**Extracted data**
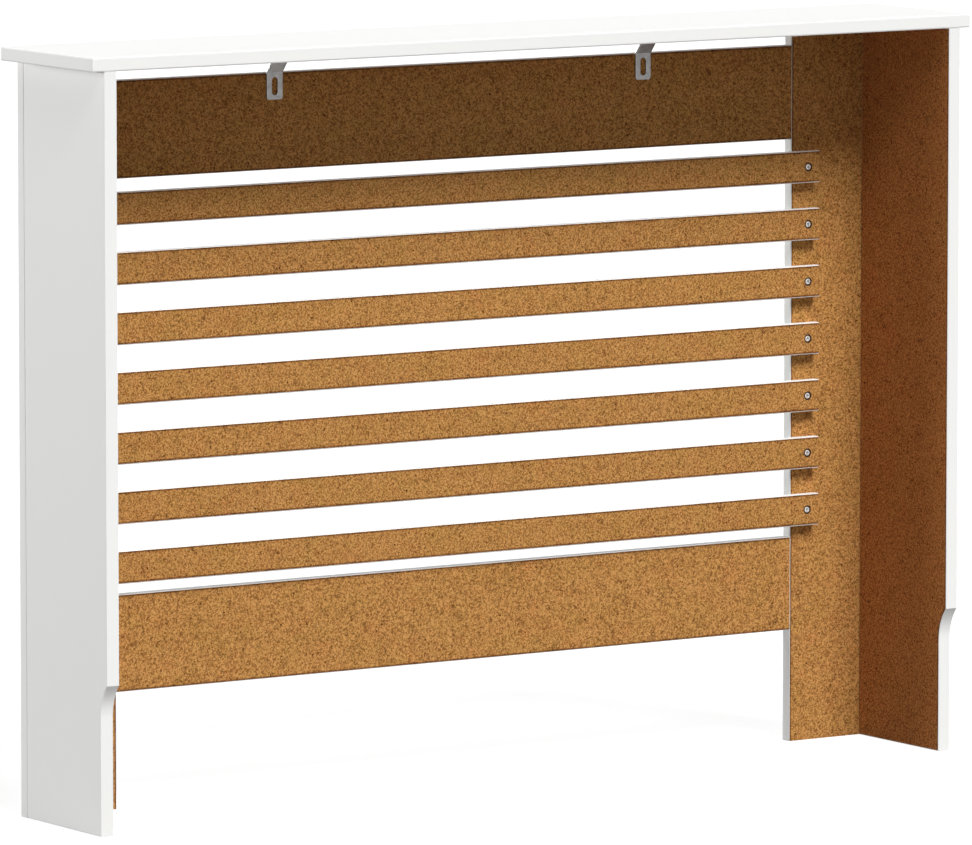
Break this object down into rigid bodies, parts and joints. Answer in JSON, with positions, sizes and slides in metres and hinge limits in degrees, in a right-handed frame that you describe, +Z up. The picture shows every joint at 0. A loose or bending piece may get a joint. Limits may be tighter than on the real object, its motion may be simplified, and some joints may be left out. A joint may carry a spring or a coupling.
{
  "type": "radiator cover cabinet",
  "caption": "Open-backed radiator cover: white shelf on two side panels, with a front frame of stiles and rails carrying a screen of horizontal slats.",
  "frame": {"origin": "on the floor, under the centre of the shelf's 1120 by 188 mm plan", "axes": "+Z up, +Y towards the wall, -Y into the room, X along the width. Node names call the +X side left: it is on the left of the picture, which is taken from the wall side."},
  "size_m": [1.12, 0.188, 0.815],
  "materials": {
    "shelf_white": "satin white foil over fibreboard, raw brown board underneath",
    "side_board": "satin white foil outside and on the edges, raw brown fibreboard inside",
    "frame_board": null,
    "slat_board": null,
    "strap_zinc": "bright zinc-plated steel strip, lightly mottled",
    "screw_zinc": "zinc-plated steel screw",
    "dowel_beech": "plain beech"
  },
  "bodies": {
    "root": {"shelf": "shelf_white", "side_panel_left": "side_board", "front_stile_left": "frame_board", "side_panel_right": "side_board", "front_stile_right": "frame_board", "top_rail": "frame_board", "bottom_rail": "frame_board", "slat_1": "slat_board", "slat_screw_1_left": "screw_zinc", "slat_screw_1_right": "screw_zinc", "slat_2": "slat_board", "slat_screw_2_left": "screw_zinc", "slat_screw_2_right": "screw_zinc", "slat_3": "slat_board", "slat_screw_3_left": "screw_zinc", "slat_screw_3_right": "screw_zinc", "slat_4": "slat_board", "slat_screw_4_left": "screw_zinc", "slat_screw_4_right": "screw_zinc", "slat_5": "slat_board", "slat_screw_5_left": "screw_zinc", "slat_screw_5_right": "screw_zinc", "slat_6": "slat_board", "slat_screw_6_left": "screw_zinc", "slat_screw_6_right": "screw_zinc", "slat_7": "slat_board", "slat_screw_7_left": "screw_zinc", "slat_screw_7_right": "screw_zinc", "strap_left": "strap_zinc", "strap_screw_left": "screw_zinc", "rail_dowel_left_1": "dowel_beech", "rail_dowel_left_2": "dowel_beech", "rail_dowel_left_3": "dowel_beech", "rail_dowel_left_4": "dowel_beech", "panel_dowel_left_1": "dowel_beech", "panel_dowel_left_2": "dowel_beech", "panel_dowel_left_3": "dowel_beech", "shelf_dowel_left_1": "dowel_beech", "shelf_dowel_left_2": "dowel_beech", "stile_dowel_left": "dowel_beech", "strap_right": "strap_zinc", "strap_screw_right": "screw_zinc", "rail_dowel_right_1": "dowel_beech", "rail_dowel_right_2": "dowel_beech", "rail_dowel_right_3": "dowel_beech", "rail_dowel_right_4": "dowel_beech", "panel_dowel_right_1": "dowel_beech", "panel_dowel_right_2": "dowel_beech", "panel_dowel_right_3": "dowel_beech", "shelf_dowel_right_1": "dowel_beech", "shelf_dowel_right_2": "dowel_beech", "stile_dowel_right": "dowel_beech"}
  },
  "joints": []
}
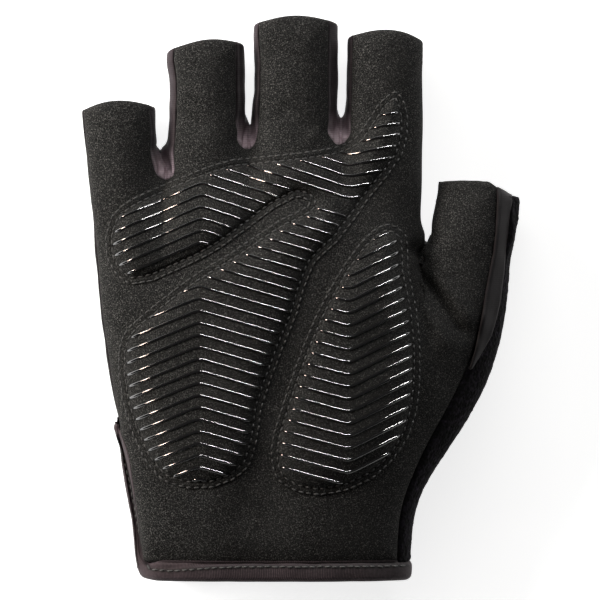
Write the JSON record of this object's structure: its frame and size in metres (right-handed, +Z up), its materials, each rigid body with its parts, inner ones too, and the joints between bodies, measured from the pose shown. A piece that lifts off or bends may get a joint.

**Objective**
Reproduce the listing above verbatim, from first line to last.

**Result for this exercise**
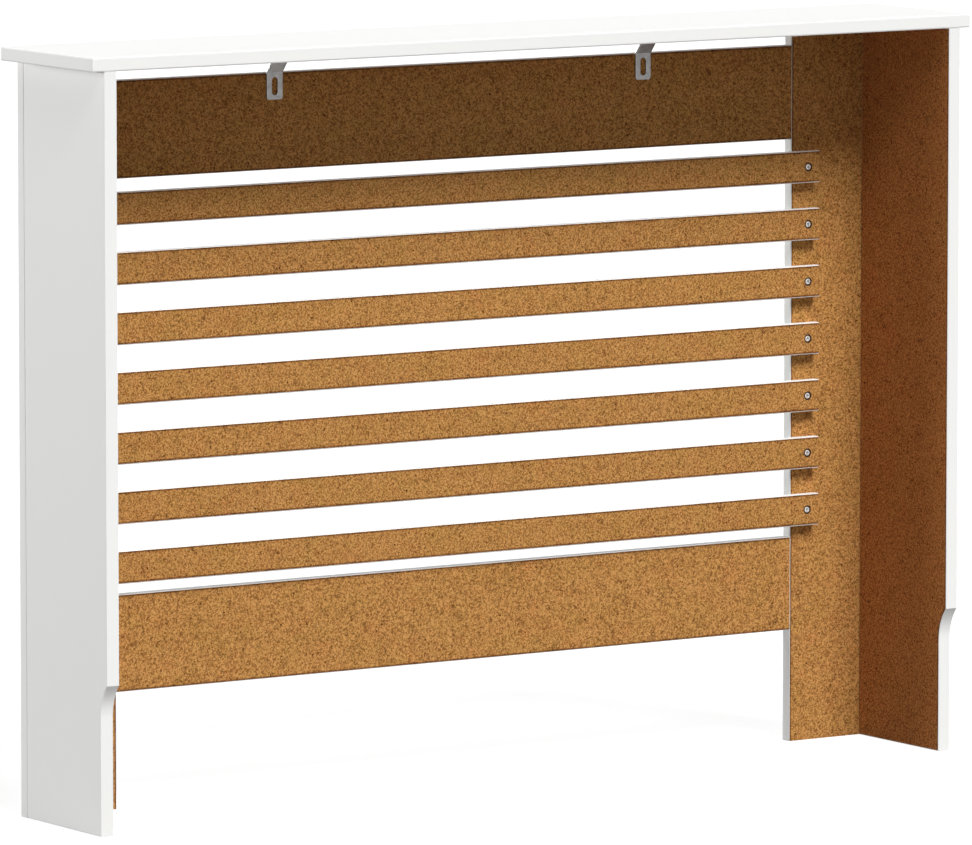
Break this object down into rigid bodies, parts and joints. Answer in JSON, with positions, sizes and slides in metres and hinge limits in degrees, in a right-handed frame that you describe, +Z up. The picture shows every joint at 0. A loose or bending piece may get a joint. Limits may be tighter than on the real object, its motion may be simplified, and some joints may be left out. A joint may carry a spring or a coupling.
{
  "type": "radiator cover cabinet",
  "caption": "Open-backed radiator cover: white shelf on two side panels, with a front frame of stiles and rails carrying a screen of horizontal slats.",
  "frame": {"origin": "on the floor, under the centre of the shelf's 1120 by 188 mm plan", "axes": "+Z up, +Y towards the wall, -Y into the room, X along the width. Node names call the +X side left: it is on the left of the picture, which is taken from the wall side."},
  "size_m": [1.12, 0.188, 0.815],
  "materials": {
    "shelf_white": "satin white foil over fibreboard, raw brown board underneath",
    "side_board": "satin white foil outside and on the edges, raw brown fibreboard inside",
    "frame_board": null,
    "slat_board": null,
    "strap_zinc": "bright zinc-plated steel strip, lightly mottled",
    "screw_zinc": "zinc-plated steel screw",
    "dowel_beech": "plain beech"
  },
  "bodies": {
    "root": {"shelf": "shelf_white", "side_panel_left": "side_board", "front_stile_left": "frame_board", "side_panel_right": "side_board", "front_stile_right": "frame_board", "top_rail": "frame_board", "bottom_rail": "frame_board", "slat_1": "slat_board", "slat_screw_1_left": "screw_zinc", "slat_screw_1_right": "screw_zinc", "slat_2": "slat_board", "slat_screw_2_left": "screw_zinc", "slat_screw_2_right": "screw_zinc", "slat_3": "slat_board", "slat_screw_3_left": "screw_zinc", "slat_screw_3_right": "screw_zinc", "slat_4": "slat_board", "slat_screw_4_left": "screw_zinc", "slat_screw_4_right": "screw_zinc", "slat_5": "slat_board", "slat_screw_5_left": "screw_zinc", "slat_screw_5_right": "screw_zinc", "slat_6": "slat_board", "slat_screw_6_left": "screw_zinc", "slat_screw_6_right": "screw_zinc", "slat_7": "slat_board", "slat_screw_7_left": "screw_zinc", "slat_screw_7_right": "screw_zinc", "strap_left": "strap_zinc", "strap_screw_left": "screw_zinc", "rail_dowel_left_1": "dowel_beech", "rail_dowel_left_2": "dowel_beech", "rail_dowel_left_3": "dowel_beech", "rail_dowel_left_4": "dowel_beech", "panel_dowel_left_1": "dowel_beech", "panel_dowel_left_2": "dowel_beech", "panel_dowel_left_3": "dowel_beech", "shelf_dowel_left_1": "dowel_beech", "shelf_dowel_left_2": "dowel_beech", "stile_dowel_left": "dowel_beech", "strap_right": "strap_zinc", "strap_screw_right": "screw_zinc", "rail_dowel_right_1": "dowel_beech", "rail_dowel_right_2": "dowel_beech", "rail_dowel_right_3": "dowel_beech", "rail_dowel_right_4": "dowel_beech", "panel_dowel_right_1": "dowel_beech", "panel_dowel_right_2": "dowel_beech", "panel_dowel_right_3": "dowel_beech", "shelf_dowel_right_1": "dowel_beech", "shelf_dowel_right_2": "dowel_beech", "stile_dowel_right": "dowel_beech"}
  },
  "joints": []
}
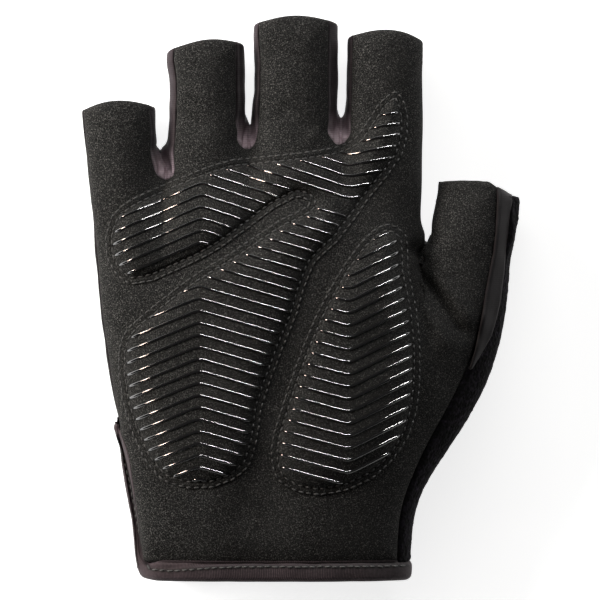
Write the JSON record of this object's structure: its frame and size in metres (right-handed, +Z up), its materials, each rigid body with its parts, inner ones too, and the joints between bodies, measured from the pose shown. A piece that lifts off or bends may get a joint.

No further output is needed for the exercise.